Vous percevez un peu à quel niveau de déchéance morale nous sommes encore quand il est question de participer à la gouvernance du pays?
Un tel état d’esprit est si grave qu’il nous situe à un niveau périphérique de compréhension du service public. Sans doute ahurissant !
En toute logique, combien gagne un ministre de la République dans notre pays? Et lorsque qu’un individu engage 40 millions pour accéder à un tel poste, en combien de temps compte-t-il rentabiliser une telle somme mobilisée à cet effet?
Même en supposant que leur but n’était pas tant l’argent à gagner, qu’ils s’en tenaient juste à l’honneur et à la gloire auxquels donne droit un poste de ministre, quel sens raisonnable peut-on donner à une telle démarche ?
En somme, ce fait confirme cette pratique qui veut que seuls les inscrits dans des réseaux, seuls ceux qui arpentent les couloirs avec des démarcheurs et des intermédiaires peuvent allègrement accéder à des postes de responsabilité dans notre pays.

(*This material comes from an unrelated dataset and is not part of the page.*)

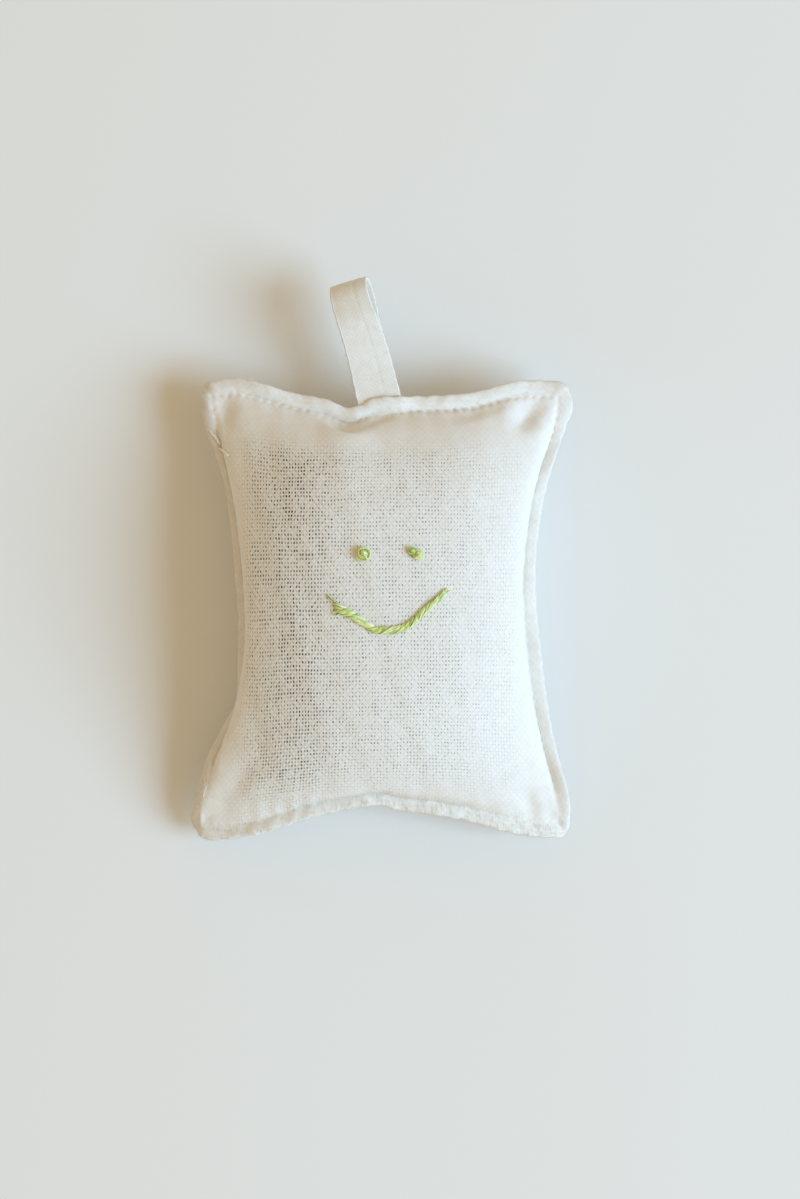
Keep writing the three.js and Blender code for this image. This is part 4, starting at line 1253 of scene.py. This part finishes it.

Ce faisant le mérite, la compétence, le savoir-faire sont relégués à un rang subsidiaire, y compris d’ailleurs, les valeurs morales et humaines.
Ceci est d’autant plus vrai qu’au sein de nos gouvernements, l’on note par moment, la présence parfois massive de l’ivraie, de gens sulfureux qui ont une expertise avérée dans la triche, le vol, le faux et usage de faux etc.
Comment dans un tel contexte, l’on peut objectivement s’attendre à un rendement efficient de l’État ?
Les paradigmes de notre gouvernance doivent fondamentalement et impérativement changer pour le salut de ce pays et de son peuple.